Start Supplied information

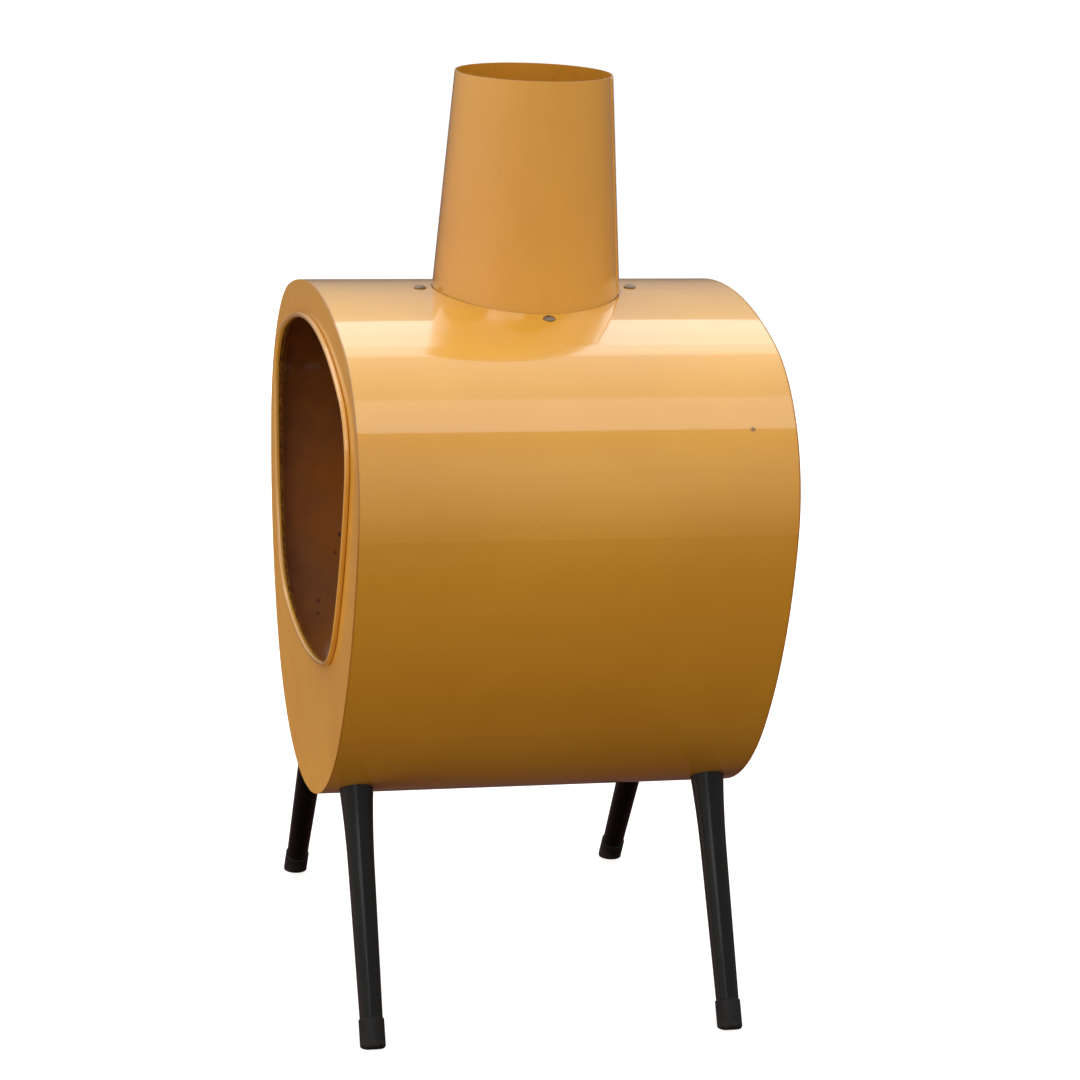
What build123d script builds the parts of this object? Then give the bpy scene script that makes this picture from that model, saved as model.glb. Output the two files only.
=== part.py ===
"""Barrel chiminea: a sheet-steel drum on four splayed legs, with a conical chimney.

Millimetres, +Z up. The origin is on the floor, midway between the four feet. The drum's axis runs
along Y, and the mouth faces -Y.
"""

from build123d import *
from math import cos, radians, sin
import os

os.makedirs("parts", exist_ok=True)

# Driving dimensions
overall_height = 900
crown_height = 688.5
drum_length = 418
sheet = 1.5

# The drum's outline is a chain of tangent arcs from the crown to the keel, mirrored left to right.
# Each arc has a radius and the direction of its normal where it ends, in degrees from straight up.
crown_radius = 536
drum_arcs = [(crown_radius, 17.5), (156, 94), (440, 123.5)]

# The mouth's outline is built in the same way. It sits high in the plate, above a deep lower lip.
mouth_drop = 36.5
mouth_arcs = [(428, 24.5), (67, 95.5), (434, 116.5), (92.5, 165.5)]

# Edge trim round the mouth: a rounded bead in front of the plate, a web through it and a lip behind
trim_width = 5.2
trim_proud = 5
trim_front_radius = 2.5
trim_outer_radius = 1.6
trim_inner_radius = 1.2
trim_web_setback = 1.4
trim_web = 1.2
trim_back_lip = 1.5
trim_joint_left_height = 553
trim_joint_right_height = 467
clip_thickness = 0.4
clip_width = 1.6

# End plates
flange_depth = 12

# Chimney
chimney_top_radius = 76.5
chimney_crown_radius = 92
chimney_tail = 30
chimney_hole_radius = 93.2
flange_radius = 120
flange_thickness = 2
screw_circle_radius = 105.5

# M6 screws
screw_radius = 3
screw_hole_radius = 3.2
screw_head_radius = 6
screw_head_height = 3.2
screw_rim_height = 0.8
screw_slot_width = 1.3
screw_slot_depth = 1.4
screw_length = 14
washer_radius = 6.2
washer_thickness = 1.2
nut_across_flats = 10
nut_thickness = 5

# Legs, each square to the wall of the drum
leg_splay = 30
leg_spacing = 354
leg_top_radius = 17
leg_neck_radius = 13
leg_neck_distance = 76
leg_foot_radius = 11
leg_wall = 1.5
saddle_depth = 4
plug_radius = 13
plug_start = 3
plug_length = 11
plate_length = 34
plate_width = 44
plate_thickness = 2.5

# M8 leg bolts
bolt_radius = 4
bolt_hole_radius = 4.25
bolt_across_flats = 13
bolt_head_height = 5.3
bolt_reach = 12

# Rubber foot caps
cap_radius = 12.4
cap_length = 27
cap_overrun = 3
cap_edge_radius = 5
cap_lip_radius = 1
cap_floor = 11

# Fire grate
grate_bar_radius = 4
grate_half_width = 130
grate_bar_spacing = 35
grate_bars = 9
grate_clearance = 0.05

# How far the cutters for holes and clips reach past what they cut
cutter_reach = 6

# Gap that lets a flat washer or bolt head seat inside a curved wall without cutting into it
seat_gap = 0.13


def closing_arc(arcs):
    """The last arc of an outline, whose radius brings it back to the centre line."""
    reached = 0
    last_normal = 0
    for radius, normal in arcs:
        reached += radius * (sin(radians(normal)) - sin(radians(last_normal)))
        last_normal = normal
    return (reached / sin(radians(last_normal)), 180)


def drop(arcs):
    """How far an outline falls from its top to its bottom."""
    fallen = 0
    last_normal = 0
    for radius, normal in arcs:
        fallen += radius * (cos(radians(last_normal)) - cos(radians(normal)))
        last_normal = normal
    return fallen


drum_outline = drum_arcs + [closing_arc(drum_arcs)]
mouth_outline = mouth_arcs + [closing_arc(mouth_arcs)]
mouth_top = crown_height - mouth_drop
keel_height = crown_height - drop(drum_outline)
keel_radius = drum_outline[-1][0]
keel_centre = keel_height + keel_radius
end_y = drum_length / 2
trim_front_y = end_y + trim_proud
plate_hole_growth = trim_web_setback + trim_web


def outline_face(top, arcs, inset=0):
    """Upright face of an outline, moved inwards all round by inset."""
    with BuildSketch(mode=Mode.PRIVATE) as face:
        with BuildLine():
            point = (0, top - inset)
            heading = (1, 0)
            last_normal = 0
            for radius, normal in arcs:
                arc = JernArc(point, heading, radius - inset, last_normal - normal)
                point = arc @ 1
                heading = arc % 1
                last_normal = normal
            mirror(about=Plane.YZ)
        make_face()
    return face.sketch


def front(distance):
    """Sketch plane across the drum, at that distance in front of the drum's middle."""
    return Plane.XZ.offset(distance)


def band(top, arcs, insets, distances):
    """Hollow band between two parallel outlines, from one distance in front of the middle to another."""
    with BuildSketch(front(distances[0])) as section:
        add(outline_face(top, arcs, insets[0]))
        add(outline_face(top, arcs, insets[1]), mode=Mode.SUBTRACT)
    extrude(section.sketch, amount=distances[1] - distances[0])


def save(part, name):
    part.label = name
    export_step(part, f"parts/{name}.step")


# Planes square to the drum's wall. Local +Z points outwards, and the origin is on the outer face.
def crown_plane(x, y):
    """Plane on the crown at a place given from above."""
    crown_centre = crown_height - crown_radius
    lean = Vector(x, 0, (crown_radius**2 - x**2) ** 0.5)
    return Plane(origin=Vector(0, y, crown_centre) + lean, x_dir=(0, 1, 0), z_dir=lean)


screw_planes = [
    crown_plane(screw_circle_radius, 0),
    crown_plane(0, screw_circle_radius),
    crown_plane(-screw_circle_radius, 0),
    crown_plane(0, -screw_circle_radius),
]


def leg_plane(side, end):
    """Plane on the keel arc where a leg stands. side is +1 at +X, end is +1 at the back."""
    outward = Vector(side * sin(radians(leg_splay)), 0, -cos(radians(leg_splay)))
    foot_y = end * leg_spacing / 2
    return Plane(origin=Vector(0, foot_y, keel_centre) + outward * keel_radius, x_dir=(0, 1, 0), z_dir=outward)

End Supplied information

• [Exercise task] Every line above should be printed again exactly as it stands.

• [Output of the exercise]
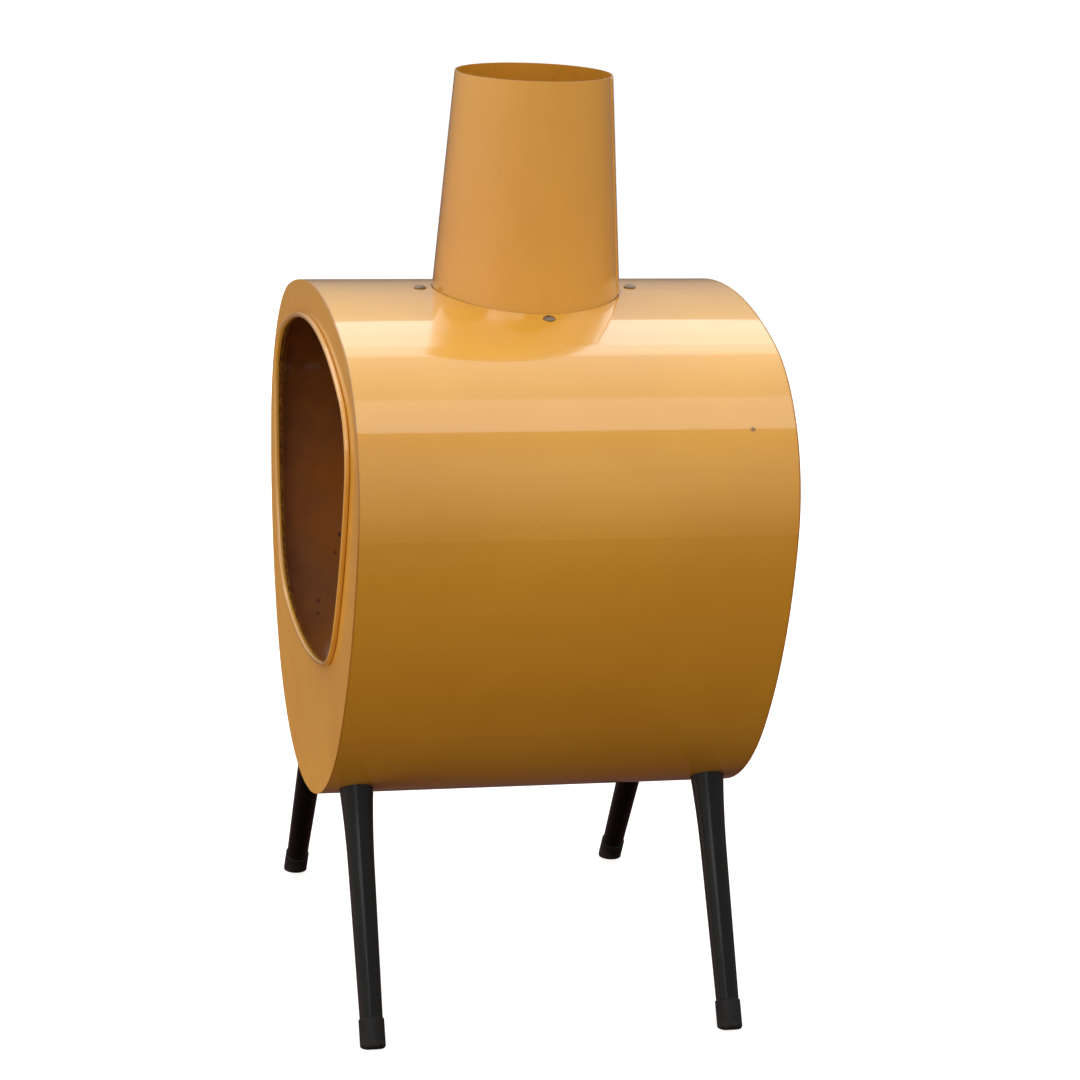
What build123d script builds the parts of this object? Then give the bpy scene script that makes this picture from that model, saved as model.glb. Output the two files only.
=== part.py ===
"""Barrel chiminea: a sheet-steel drum on four splayed legs, with a conical chimney.

Millimetres, +Z up. The origin is on the floor, midway between the four feet. The drum's axis runs
along Y, and the mouth faces -Y.
"""

from build123d import *
from math import cos, radians, sin
import os

os.makedirs("parts", exist_ok=True)

# Driving dimensions
overall_height = 900
crown_height = 688.5
drum_length = 418
sheet = 1.5

# The drum's outline is a chain of tangent arcs from the crown to the keel, mirrored left to right.
# Each arc has a radius and the direction of its normal where it ends, in degrees from straight up.
crown_radius = 536
drum_arcs = [(crown_radius, 17.5), (156, 94), (440, 123.5)]

# The mouth's outline is built in the same way. It sits high in the plate, above a deep lower lip.
mouth_drop = 36.5
mouth_arcs = [(428, 24.5), (67, 95.5), (434, 116.5), (92.5, 165.5)]

# Edge trim round the mouth: a rounded bead in front of the plate, a web through it and a lip behind
trim_width = 5.2
trim_proud = 5
trim_front_radius = 2.5
trim_outer_radius = 1.6
trim_inner_radius = 1.2
trim_web_setback = 1.4
trim_web = 1.2
trim_back_lip = 1.5
trim_joint_left_height = 553
trim_joint_right_height = 467
clip_thickness = 0.4
clip_width = 1.6

# End plates
flange_depth = 12

# Chimney
chimney_top_radius = 76.5
chimney_crown_radius = 92
chimney_tail = 30
chimney_hole_radius = 93.2
flange_radius = 120
flange_thickness = 2
screw_circle_radius = 105.5

# M6 screws
screw_radius = 3
screw_hole_radius = 3.2
screw_head_radius = 6
screw_head_height = 3.2
screw_rim_height = 0.8
screw_slot_width = 1.3
screw_slot_depth = 1.4
screw_length = 14
washer_radius = 6.2
washer_thickness = 1.2
nut_across_flats = 10
nut_thickness = 5

# Legs, each square to the wall of the drum
leg_splay = 30
leg_spacing = 354
leg_top_radius = 17
leg_neck_radius = 13
leg_neck_distance = 76
leg_foot_radius = 11
leg_wall = 1.5
saddle_depth = 4
plug_radius = 13
plug_start = 3
plug_length = 11
plate_length = 34
plate_width = 44
plate_thickness = 2.5

# M8 leg bolts
bolt_radius = 4
bolt_hole_radius = 4.25
bolt_across_flats = 13
bolt_head_height = 5.3
bolt_reach = 12

# Rubber foot caps
cap_radius = 12.4
cap_length = 27
cap_overrun = 3
cap_edge_radius = 5
cap_lip_radius = 1
cap_floor = 11

# Fire grate
grate_bar_radius = 4
grate_half_width = 130
grate_bar_spacing = 35
grate_bars = 9
grate_clearance = 0.05

# How far the cutters for holes and clips reach past what they cut
cutter_reach = 6

# Gap that lets a flat washer or bolt head seat inside a curved wall without cutting into it
seat_gap = 0.13


def closing_arc(arcs):
    """The last arc of an outline, whose radius brings it back to the centre line."""
    reached = 0
    last_normal = 0
    for radius, normal in arcs:
        reached += radius * (sin(radians(normal)) - sin(radians(last_normal)))
        last_normal = normal
    return (reached / sin(radians(last_normal)), 180)


def drop(arcs):
    """How far an outline falls from its top to its bottom."""
    fallen = 0
    last_normal = 0
    for radius, normal in arcs:
        fallen += radius * (cos(radians(last_normal)) - cos(radians(normal)))
        last_normal = normal
    return fallen


drum_outline = drum_arcs + [closing_arc(drum_arcs)]
mouth_outline = mouth_arcs + [closing_arc(mouth_arcs)]
mouth_top = crown_height - mouth_drop
keel_height = crown_height - drop(drum_outline)
keel_radius = drum_outline[-1][0]
keel_centre = keel_height + keel_radius
end_y = drum_length / 2
trim_front_y = end_y + trim_proud
plate_hole_growth = trim_web_setback + trim_web


def outline_face(top, arcs, inset=0):
    """Upright face of an outline, moved inwards all round by inset."""
    with BuildSketch(mode=Mode.PRIVATE) as face:
        with BuildLine():
            point = (0, top - inset)
            heading = (1, 0)
            last_normal = 0
            for radius, normal in arcs:
                arc = JernArc(point, heading, radius - inset, last_normal - normal)
                point = arc @ 1
                heading = arc % 1
                last_normal = normal
            mirror(about=Plane.YZ)
        make_face()
    return face.sketch


def front(distance):
    """Sketch plane across the drum, at that distance in front of the drum's middle."""
    return Plane.XZ.offset(distance)


def band(top, arcs, insets, distances):
    """Hollow band between two parallel outlines, from one distance in front of the middle to another."""
    with BuildSketch(front(distances[0])) as section:
        add(outline_face(top, arcs, insets[0]))
        add(outline_face(top, arcs, insets[1]), mode=Mode.SUBTRACT)
    extrude(section.sketch, amount=distances[1] - distances[0])


def save(part, name):
    part.label = name
    export_step(part, f"parts/{name}.step")


# Planes square to the drum's wall. Local +Z points outwards, and the origin is on the outer face.
def crown_plane(x, y):
    """Plane on the crown at a place given from above."""
    crown_centre = crown_height - crown_radius
    lean = Vector(x, 0, (crown_radius**2 - x**2) ** 0.5)
    return Plane(origin=Vector(0, y, crown_centre) + lean, x_dir=(0, 1, 0), z_dir=lean)


screw_planes = [
    crown_plane(screw_circle_radius, 0),
    crown_plane(0, screw_circle_radius),
    crown_plane(-screw_circle_radius, 0),
    crown_plane(0, -screw_circle_radius),
]


def leg_plane(side, end):
    """Plane on the keel arc where a leg stands. side is +1 at +X, end is +1 at the back."""
    outward = Vector(side * sin(radians(leg_splay)), 0, -cos(radians(leg_splay)))
    foot_y = end * leg_spacing / 2
    return Plane(origin=Vector(0, foot_y, keel_centre) + outward * keel_radius, x_dir=(0, 1, 0), z_dir=outward)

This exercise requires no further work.